Opposition to Javadekar's visit
On Tuesday, the letter was published on the Facebook page of the Pinjra Tod campaign, which seeks to fight for safe, affordable and non-gender discriminatory accommodation for women students across Delhi.
The letter explicitly stated that Javadekar was "not welcome" on the campus and called out Jamia for its "regressive" hostel rules that sought to "restrict the mobility of women students". Women residents have a curfew of 7.45 pm, and there is "frequent issuing of show-cause notices to the students who arrive late by just five-ten minutes".
"According to the rules, a student is to be expelled from the hostel after she has been given three show cause notices. Women students in the hostel are now being questioned on the kind of clothes they wear and character assassination and moral policing has become a common occurrence in the hostels," the letter said.
The men hostellers, on the other hand, are not required to stick to any curfew.
It said the Provost had issued a notice to the women residents of the new hostel, which has been functional for almost a year, that made it mandatory for them to be present during Javadekar's visit.
The letter read, "...it has been made compulsory for all the residents to attend the event and to behave like "good girls". People who fail to show up will be issued a show cause notice and have been warned that they might even be thrown out of the hostel."
The UGC regulations clearly states that "concern for safety of women students must not be cited to impose discriminatory rules for women in the hostels as compared to male students.
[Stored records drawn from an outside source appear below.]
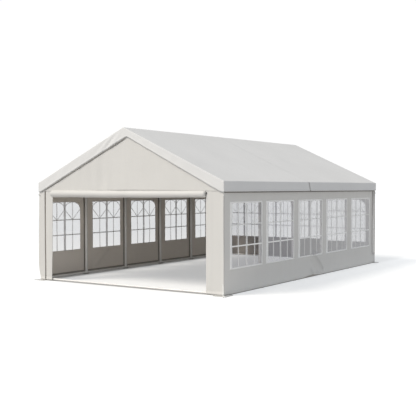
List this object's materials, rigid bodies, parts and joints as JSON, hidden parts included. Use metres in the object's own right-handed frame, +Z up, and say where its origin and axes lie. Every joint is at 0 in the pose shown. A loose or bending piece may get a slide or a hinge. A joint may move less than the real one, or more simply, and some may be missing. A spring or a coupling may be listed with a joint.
{
  "type": "event tent",
  "caption": "Gable-roofed event tent: steel tube frame, cloth roof and walls, arched clear windows and a front door rolled up over a wide doorway.",
  "frame": {"origin": "on the ground under the middle of the tent", "axes": "+Z up, X across the tent, +Y along it from the open front gable towards the closed rear gable"},
  "size_m": [5.2134, 8.2134, 3.4],
  "materials": {
    "frame_steel": "satin",
    "roof_cloth": "coated, matt",
    "wall_cloth": "coated, matt",
    "window_film": "clear soft film with printed bars"
  },
  "bodies": {
    "root": {"base_rail_front": "frame_steel", "base_rail_left": "frame_steel", "base_rail_rear": "frame_steel", "base_rail_right": "frame_steel", "corner_plate_front_left": "frame_steel", "corner_plate_front_right": "frame_steel", "corner_plate_rear_left": "frame_steel", "corner_plate_rear_right": "frame_steel", "door_roll": "wall_cloth", "eaves_rail_left": "frame_steel", "eaves_rail_right": "frame_steel", "front_flap_left": "wall_cloth", "front_gable": "wall_cloth", "front_strip_left": "wall_cloth", "front_strip_right": "wall_cloth", "post_left_1": "frame_steel", "post_left_2": "frame_steel", "post_left_3": "frame_steel", "post_left_4": "frame_steel", "post_left_5": "frame_steel", "post_left_6": "frame_steel", "post_right_1": "frame_steel", "post_right_2": "frame_steel", "post_right_3": "frame_steel", "post_right_4": "frame_steel", "post_right_5": "frame_steel", "post_right_6": "frame_steel", "rafter_left_1": "frame_steel", "rafter_left_2": "frame_steel", "rafter_left_3": "frame_steel", "rafter_left_4": "frame_steel", "rafter_left_5": "frame_steel", "rafter_left_6": "frame_steel", "rafter_right_1": "frame_steel", "rafter_right_2": "frame_steel", "rafter_right_3": "frame_steel", "rafter_right_4": "frame_steel", "rafter_right_5": "frame_steel", "rafter_right_6": "frame_steel", "ridge_rail": "frame_steel", "roof_cover_front": "roof_cloth", "roof_cover_rear": "roof_cloth", "wall_left": "wall_cloth", "wall_rear": "wall_cloth", "wall_right": "wall_cloth", "window_left_1": "window_film", "window_left_2": "window_film", "window_left_3": "window_film", "window_left_4": "window_film", "window_left_5": "window_film", "window_rear_1": "window_film", "window_rear_2": "window_film", "window_rear_3": "window_film", "window_rear_4": "window_film", "window_right_1": "window_film", "window_right_2": "window_film", "window_right_3": "window_film", "window_right_4": "window_film", "window_right_5": "window_film"}
  },
  "joints": []
}
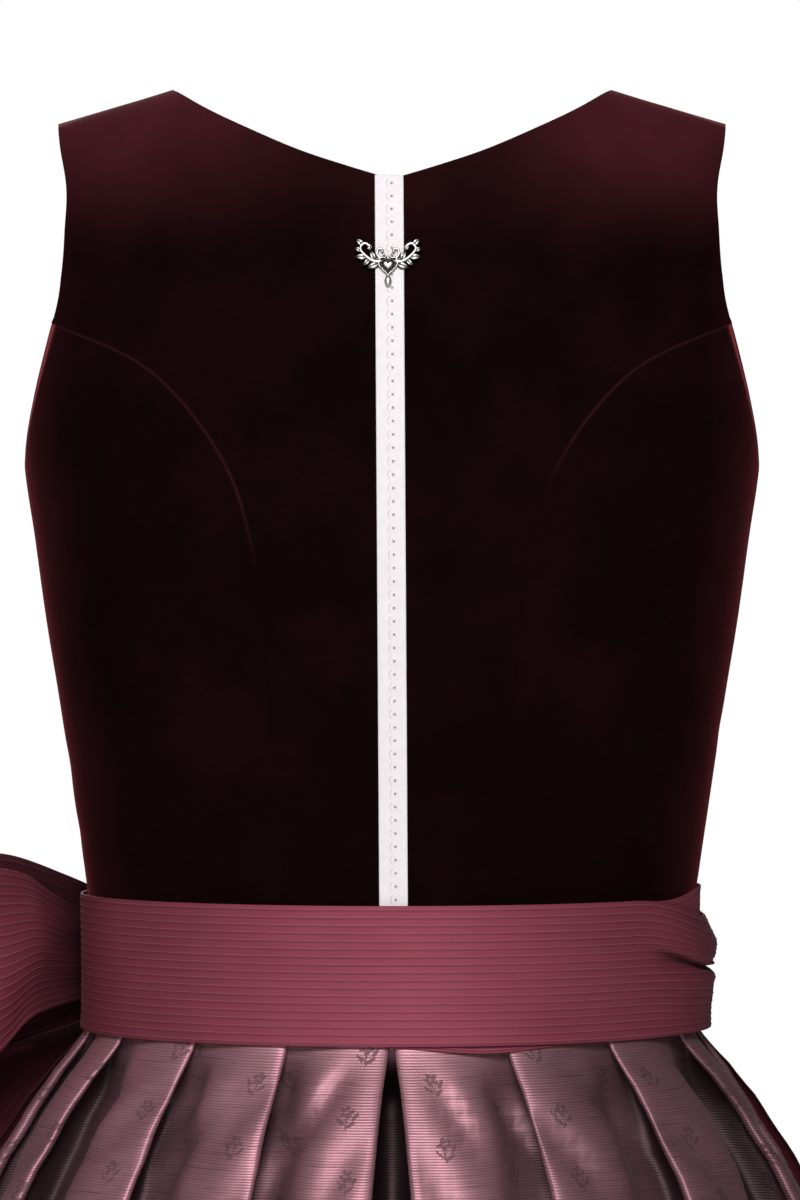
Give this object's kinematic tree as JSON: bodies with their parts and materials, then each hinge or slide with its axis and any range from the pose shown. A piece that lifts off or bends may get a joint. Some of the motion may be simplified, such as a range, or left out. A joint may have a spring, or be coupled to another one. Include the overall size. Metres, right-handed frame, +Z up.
{
  "type": "dirndl dress",
  "caption": "Sleeveless velvet dirndl dress with a pleated knee-length skirt, an apron and a wide ribbed sash tied in a bow, worn and hollow.",
  "frame": {"origin": "midway between the two shoulder seams at the height of their neck ends, where the wearer's shoulders hold the dress", "axes": "+Z up, +Y out of the wearer's front, -Y out of the back, which is the side pictured, +X to the wearer's right"},
  "size_m": [0.8054, 0.7101, 1.09],
  "materials": {
    "velvet": "dark burgundy velvet, near black face on, lighter at grazing angles",
    "jacquard": "mauve jacquard with fine ribs and small darker sprigs, silky",
    "sash_satin": "burgundy rose satin with fine raised lengthwise ribs",
    "apron_satin": "plain burgundy satin",
    "lace": "white woven lace tape",
    "silver": "antique silver, dark in its hollows"
  },
  "bodies": {
    "root": {"back_right": "velvet", "back_left": "velvet", "side_back_right": "velvet", "side_back_left": "velvet", "front_right": "velvet", "front_left": "velvet", "side_front_right": "velvet", "side_front_left": "velvet", "skirt_back": "jacquard", "skirt_front": "jacquard", "apron": "apron_satin", "sash_back": "sash_satin", "sash_front": "sash_satin", "sash_under": "sash_satin", "bow_knot": "sash_satin", "bow_loop_outer": "sash_satin", "bow_loop_inner": "sash_satin", "bow_tail_outer": "sash_satin", "bow_tail_inner": "sash_satin", "back_lace": "lace", "charm": "silver"}
  },
  "joints": []
}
Campus safety policies should not result in securitisation, such as over monitoring or policing or curtailing the freedom of movement, especially of women employees and students"," the letter said.
"We do not feel you have any legitimacy to visit a women's hostel, since your ministry and UGC have completely failed to ensure implementation of these regulations by universities... You do not have the right to visit any women's hostel in the country as long as these hostels remain spaces where women are imprisoned, humiliated and controlled. Your government's role in repressing student voices of dissent and resistance and your ministry's role in the death of Rohith Vemula fills us with rage and anger. No Mr. Javadekar, you are not welcome in our hostel. And yet we must compulsorily sit and fake smiles and claps as you arrive tomorrow, because otherwise we risk a 'show-cause' notice and expulsion from the hostel", the letter concluded.
A women student of Jamia speaking anonymously told Catch that following the media publicity of the open letter, the Provost had issued another notice on 28 September morning, saying it was no longer compulsory for the women residents to attend the inauguration.
Another woman student said on condition of anonymity, "The university does not even have a proper committee for cases of sexual harassment, the contours of the committee are not properly demarcated. The biggest failure of the university is that it has failed to give voice and space to its women students."